## Given data
·····

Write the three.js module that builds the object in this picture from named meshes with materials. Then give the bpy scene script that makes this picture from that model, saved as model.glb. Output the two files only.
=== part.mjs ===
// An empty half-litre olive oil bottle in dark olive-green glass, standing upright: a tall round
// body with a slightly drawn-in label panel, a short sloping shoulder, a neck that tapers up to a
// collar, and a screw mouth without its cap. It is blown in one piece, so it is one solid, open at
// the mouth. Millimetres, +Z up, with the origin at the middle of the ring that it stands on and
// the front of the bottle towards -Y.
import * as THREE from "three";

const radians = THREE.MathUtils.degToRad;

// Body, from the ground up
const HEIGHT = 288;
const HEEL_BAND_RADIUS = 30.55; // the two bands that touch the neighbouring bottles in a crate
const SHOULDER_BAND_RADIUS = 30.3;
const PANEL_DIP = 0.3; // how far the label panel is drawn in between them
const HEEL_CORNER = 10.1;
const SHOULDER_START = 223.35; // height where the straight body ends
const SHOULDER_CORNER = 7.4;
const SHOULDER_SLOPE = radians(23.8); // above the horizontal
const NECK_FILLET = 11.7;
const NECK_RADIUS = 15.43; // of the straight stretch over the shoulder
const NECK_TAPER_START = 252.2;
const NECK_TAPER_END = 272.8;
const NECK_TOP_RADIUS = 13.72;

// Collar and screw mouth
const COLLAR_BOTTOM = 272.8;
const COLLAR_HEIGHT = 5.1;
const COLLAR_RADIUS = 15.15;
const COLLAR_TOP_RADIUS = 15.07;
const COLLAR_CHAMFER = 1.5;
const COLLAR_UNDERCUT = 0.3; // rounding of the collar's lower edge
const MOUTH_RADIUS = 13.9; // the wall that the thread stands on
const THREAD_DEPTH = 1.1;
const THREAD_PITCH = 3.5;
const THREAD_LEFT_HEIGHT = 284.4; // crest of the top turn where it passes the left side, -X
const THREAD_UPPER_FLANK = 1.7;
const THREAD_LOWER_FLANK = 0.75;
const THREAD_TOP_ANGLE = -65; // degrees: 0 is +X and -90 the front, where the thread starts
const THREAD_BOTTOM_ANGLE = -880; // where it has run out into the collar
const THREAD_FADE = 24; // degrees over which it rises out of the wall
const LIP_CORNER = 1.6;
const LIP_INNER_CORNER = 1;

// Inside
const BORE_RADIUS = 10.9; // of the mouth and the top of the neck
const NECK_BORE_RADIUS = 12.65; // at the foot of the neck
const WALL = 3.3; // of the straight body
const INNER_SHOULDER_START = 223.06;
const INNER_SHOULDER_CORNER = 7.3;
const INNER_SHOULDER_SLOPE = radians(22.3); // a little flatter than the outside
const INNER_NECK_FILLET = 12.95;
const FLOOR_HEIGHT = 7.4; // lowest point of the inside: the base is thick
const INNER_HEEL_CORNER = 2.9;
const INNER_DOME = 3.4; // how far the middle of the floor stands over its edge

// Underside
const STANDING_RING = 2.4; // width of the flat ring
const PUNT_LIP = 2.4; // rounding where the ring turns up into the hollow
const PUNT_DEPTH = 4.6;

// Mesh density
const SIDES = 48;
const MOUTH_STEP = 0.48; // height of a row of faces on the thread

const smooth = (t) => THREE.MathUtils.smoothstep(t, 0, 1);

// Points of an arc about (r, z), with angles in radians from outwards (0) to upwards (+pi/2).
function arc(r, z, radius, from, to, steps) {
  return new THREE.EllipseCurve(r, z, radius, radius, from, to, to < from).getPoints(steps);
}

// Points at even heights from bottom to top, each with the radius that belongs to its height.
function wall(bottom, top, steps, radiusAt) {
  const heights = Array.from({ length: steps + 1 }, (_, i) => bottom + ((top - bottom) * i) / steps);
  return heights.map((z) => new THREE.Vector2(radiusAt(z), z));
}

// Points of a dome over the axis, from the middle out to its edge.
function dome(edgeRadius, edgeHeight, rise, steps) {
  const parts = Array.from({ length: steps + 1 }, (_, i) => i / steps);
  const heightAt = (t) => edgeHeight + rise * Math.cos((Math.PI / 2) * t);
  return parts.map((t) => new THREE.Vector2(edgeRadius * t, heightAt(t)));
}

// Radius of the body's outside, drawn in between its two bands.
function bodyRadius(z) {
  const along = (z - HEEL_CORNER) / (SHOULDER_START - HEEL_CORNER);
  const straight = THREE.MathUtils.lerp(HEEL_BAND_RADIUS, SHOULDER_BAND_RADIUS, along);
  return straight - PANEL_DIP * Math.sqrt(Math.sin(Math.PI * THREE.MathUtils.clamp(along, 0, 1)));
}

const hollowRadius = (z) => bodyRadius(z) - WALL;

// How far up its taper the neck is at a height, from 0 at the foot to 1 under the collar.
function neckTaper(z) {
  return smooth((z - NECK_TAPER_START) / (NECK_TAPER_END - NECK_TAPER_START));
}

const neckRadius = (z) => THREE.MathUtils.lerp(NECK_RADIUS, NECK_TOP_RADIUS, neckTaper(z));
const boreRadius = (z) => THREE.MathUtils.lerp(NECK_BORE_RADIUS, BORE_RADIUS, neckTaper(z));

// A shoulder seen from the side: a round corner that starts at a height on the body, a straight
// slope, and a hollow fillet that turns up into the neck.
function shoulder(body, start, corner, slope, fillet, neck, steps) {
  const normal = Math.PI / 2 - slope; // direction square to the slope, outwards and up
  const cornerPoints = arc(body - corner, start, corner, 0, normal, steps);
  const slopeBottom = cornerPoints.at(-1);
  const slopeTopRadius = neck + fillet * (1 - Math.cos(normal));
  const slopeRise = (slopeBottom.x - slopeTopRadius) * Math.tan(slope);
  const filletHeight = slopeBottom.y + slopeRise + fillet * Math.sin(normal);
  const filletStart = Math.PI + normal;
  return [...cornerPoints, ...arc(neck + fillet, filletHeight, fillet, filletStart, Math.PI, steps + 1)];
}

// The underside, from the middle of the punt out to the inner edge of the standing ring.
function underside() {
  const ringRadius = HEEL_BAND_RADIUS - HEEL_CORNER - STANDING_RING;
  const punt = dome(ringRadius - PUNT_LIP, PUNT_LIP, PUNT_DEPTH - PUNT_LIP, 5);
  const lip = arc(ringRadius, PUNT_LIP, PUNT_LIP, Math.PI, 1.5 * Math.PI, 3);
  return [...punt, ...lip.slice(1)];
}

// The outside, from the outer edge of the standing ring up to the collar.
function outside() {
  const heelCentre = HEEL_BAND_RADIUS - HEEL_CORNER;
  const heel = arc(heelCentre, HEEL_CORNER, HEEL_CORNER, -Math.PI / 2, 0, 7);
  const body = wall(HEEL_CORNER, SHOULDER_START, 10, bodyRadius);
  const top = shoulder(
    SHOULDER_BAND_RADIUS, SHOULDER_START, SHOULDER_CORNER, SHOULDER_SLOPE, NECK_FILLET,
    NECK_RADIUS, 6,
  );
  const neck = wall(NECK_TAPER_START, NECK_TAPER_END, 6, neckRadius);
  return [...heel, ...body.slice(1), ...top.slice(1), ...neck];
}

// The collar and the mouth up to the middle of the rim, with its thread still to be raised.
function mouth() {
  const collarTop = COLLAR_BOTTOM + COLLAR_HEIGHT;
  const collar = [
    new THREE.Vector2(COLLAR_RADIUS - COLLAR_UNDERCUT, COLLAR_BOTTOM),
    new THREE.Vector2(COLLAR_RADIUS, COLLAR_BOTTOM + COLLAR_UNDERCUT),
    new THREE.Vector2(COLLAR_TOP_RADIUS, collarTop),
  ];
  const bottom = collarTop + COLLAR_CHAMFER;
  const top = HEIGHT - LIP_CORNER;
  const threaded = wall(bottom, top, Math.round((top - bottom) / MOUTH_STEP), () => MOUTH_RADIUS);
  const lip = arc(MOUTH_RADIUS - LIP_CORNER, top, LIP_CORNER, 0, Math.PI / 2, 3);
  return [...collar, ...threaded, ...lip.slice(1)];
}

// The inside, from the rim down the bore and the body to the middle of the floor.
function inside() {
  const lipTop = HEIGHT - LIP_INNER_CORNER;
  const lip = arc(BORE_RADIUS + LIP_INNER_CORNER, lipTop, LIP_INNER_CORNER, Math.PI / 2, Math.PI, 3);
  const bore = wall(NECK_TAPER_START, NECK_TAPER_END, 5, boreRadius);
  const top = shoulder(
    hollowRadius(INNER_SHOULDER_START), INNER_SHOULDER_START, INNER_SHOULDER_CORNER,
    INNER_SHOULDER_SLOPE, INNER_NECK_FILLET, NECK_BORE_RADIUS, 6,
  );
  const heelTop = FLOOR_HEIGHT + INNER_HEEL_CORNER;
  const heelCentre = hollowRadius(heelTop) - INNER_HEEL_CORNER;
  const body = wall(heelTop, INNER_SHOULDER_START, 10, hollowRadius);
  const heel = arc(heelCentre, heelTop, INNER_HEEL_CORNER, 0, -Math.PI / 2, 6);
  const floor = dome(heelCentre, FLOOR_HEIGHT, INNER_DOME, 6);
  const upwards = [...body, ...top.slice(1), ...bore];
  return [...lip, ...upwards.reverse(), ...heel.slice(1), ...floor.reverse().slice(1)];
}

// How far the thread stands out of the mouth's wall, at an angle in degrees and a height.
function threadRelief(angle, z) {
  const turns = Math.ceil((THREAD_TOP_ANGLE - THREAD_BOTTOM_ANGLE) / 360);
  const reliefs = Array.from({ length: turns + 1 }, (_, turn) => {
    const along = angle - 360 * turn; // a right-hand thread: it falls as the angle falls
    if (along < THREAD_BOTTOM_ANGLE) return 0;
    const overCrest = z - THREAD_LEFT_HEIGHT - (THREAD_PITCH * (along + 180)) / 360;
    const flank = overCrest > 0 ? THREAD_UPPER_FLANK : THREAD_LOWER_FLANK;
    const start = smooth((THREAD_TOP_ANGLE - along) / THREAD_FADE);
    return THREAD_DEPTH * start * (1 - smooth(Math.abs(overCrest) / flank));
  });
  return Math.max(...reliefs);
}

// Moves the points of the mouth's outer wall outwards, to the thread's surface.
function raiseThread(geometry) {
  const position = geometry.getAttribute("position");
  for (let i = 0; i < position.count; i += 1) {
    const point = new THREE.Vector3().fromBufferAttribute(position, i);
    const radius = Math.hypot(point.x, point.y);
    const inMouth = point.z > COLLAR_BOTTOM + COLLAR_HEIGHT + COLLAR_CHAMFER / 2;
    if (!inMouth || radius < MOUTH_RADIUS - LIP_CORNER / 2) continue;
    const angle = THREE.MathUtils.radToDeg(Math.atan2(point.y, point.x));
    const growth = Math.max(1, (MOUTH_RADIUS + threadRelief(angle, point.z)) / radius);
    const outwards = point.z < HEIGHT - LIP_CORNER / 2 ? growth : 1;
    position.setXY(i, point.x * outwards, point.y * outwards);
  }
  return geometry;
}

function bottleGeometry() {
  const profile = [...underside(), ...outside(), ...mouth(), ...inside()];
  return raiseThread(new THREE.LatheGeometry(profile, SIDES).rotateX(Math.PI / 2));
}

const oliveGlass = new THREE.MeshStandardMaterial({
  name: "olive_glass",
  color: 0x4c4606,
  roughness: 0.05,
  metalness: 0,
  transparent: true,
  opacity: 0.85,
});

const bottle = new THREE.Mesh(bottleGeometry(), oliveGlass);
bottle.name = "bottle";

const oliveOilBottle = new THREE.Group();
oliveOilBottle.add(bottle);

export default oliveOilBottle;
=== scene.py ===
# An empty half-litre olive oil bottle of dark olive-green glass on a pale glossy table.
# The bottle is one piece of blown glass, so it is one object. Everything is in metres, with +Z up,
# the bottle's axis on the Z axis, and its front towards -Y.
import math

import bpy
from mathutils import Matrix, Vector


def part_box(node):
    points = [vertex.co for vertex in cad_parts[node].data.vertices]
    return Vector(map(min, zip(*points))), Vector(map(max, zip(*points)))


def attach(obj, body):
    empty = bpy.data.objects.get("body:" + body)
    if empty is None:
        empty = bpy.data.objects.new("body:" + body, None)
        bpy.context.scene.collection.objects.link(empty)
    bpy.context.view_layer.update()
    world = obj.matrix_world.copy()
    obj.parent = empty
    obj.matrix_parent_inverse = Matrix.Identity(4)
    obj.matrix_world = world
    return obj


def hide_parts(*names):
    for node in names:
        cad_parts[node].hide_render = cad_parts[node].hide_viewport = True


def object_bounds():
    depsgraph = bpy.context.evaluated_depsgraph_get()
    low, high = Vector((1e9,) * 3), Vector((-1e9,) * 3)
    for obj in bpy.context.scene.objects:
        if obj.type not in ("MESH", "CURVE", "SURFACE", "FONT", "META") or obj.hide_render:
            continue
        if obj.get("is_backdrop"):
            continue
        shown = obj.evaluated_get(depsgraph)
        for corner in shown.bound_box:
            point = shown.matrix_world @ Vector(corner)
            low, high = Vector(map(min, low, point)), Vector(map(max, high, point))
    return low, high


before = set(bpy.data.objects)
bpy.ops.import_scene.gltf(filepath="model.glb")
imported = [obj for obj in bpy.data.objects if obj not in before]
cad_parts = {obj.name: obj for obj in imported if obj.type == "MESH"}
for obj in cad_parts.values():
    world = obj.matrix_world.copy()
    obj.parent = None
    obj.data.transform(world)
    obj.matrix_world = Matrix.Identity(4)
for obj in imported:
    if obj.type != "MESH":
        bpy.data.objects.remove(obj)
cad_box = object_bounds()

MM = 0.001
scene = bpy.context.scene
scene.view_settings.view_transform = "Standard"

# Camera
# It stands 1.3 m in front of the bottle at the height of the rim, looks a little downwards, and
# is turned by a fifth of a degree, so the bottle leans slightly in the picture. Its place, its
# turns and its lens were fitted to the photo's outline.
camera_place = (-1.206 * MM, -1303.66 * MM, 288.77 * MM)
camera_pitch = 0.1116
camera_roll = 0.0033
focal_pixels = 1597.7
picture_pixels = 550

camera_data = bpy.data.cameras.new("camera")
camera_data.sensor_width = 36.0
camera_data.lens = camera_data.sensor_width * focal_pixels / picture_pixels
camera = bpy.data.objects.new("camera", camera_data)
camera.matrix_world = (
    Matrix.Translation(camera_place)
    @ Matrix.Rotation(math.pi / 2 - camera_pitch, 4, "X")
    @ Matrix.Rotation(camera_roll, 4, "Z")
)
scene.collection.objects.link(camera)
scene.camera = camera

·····

## Stated goal
Can you write out the lines above, from the first one through the one containing "const NECK_TOP_RADIUS = 13.72;", exactly as they appear and nothing more?

## Exercise output
Write the three.js module that builds the object in this picture from named meshes with materials. Then give the bpy scene script that makes this picture from that model, saved as model.glb. Output the two files only.
=== part.mjs ===
// An empty half-litre olive oil bottle in dark olive-green glass, standing upright: a tall round
// body with a slightly drawn-in label panel, a short sloping shoulder, a neck that tapers up to a
// collar, and a screw mouth without its cap. It is blown in one piece, so it is one solid, open at
// the mouth. Millimetres, +Z up, with the origin at the middle of the ring that it stands on and
// the front of the bottle towards -Y.
import * as THREE from "three";

const radians = THREE.MathUtils.degToRad;

// Body, from the ground up
const HEIGHT = 288;
const HEEL_BAND_RADIUS = 30.55; // the two bands that touch the neighbouring bottles in a crate
const SHOULDER_BAND_RADIUS = 30.3;
const PANEL_DIP = 0.3; // how far the label panel is drawn in between them
const HEEL_CORNER = 10.1;
const SHOULDER_START = 223.35; // height where the straight body ends
const SHOULDER_CORNER = 7.4;
const SHOULDER_SLOPE = radians(23.8); // above the horizontal
const NECK_FILLET = 11.7;
const NECK_RADIUS = 15.43; // of the straight stretch over the shoulder
const NECK_TAPER_START = 252.2;
const NECK_TAPER_END = 272.8;
const NECK_TOP_RADIUS = 13.72;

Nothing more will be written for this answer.